Türkiye anılan AİHM içtihatları kapsamında bir tahliye zorunluluğu altında değildir. Ama "tahliye edilebilirlik" yönünden değerlendirme yapma yükümlülüğü altındadır. Bunu yaparken de kişinin salıverilmesi halinde oluşacak durumları da değerlendirme çerçevesinde tutabilecektir.

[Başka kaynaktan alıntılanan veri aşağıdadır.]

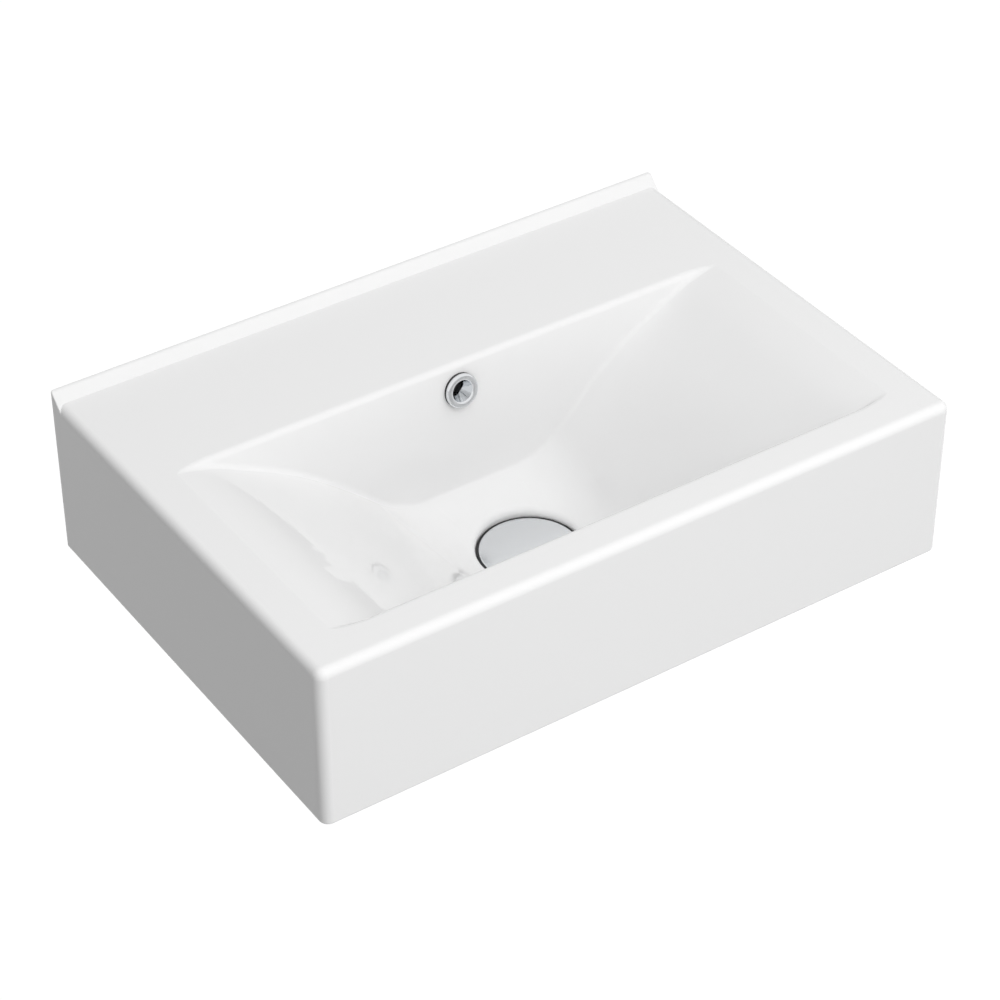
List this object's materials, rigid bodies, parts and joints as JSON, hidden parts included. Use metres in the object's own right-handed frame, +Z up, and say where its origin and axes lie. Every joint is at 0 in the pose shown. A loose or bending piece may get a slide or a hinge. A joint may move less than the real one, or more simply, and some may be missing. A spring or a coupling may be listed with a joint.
{
  "type": "washbasin",
  "caption": "Rectangular wall-hung ceramic washbasin with a sloping bowl, rear deck and upstand, overflow ring and a round push-to-open waste.",
  "frame": {"origin": "on the wall plane, midway between the two wall bolt holes", "axes": "+X to the right seen from the front, +Y into the wall, +Z up"},
  "size_m": [0.5, 0.345, 0.1954],
  "materials": {
    "glazed_ceramic": "glossy white glaze",
    "chrome": "polished chrome plating",
    "rubber": "matt black rubber",
    "nylon": "moulded white plastic",
    "brass": "turned brass",
    "steel": "drawn stainless steel"
  },
  "bodies": {
    "basin": {"basin_body": "glazed_ceramic", "overflow_ring": "chrome", "overflow_gasket": "rubber", "waste_body": "chrome", "waste_top_gasket": "rubber", "waste_bottom_washer": "rubber", "waste_slip_washer": "nylon", "waste_backnut": "chrome", "cartridge_housing": "brass", "cartridge_guide": "nylon", "cartridge_washer": "rubber", "cartridge_spring": "steel"},
    "plug": {"waste_cap": "chrome", "cap_seal": "rubber", "cap_carrier": "nylon", "cap_stem": "steel", "plunger": "nylon"},
    "cam": {"cam_ring": "nylon"}
  },
  "joints": [
    {"name": "cap_lift", "type": "slide", "parent": "basin", "child": "plug", "axis": [0, 0, 1], "range_m": [0, 0.009], "deforming": ["cartridge_spring"]},
    {"name": "cam_turn", "type": "hinge", "parent": "plug", "child": "cam", "pos_m": [0, -0.208, -0.0915], "axis": [0, 0, 1], "range_deg": [0, 45]}
  ],
  "couplings": [
    {"joint": "cam_turn", "follows": "cap_lift", "rad_per_m": 87.26}
  ]
}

Yine Türkiye, müebbet cezaları 25 yıla düşürme gibi bir zorunluluk altında da değildir.
Normatif durum
Türkiye'de infaz hukukunda umut hakkının uygulanması yani ağırlaştırılmış müebbet ve müebbet hapis cezaları için bu hakkın tatbik edilme zorunluluğu açısından bir yasal düzenleme yoktur. Bu yasal düzenlemenin olması halinde bir kişinin değil aynı minvalde olan tüm kimselerin de istifade edeceği açıktır. Bu minvaldeki AİHM kararları sebebiyle Türkiye'nin "yeniden yargılama" yapması da gerekmemektedir. Zira iddia infaz uygulamasına veya bir karara değil, bir mevzuat düzenlemesine dayalıdır. Bu bağlamda Konseyin veya Mahkemenin Türkiye'yi düzenlemeye davet etmesi durumunun "gündeme gelmesi" veya bu durumun tekrar etmesi dışında bir durum da bulunmamaktadır.
Ayrıca umut hakkı tahliye önermez. Potansiyel bir tahliye umudu tesis eder ki buna dair "net bir metin" Meclis gündeminde değildir!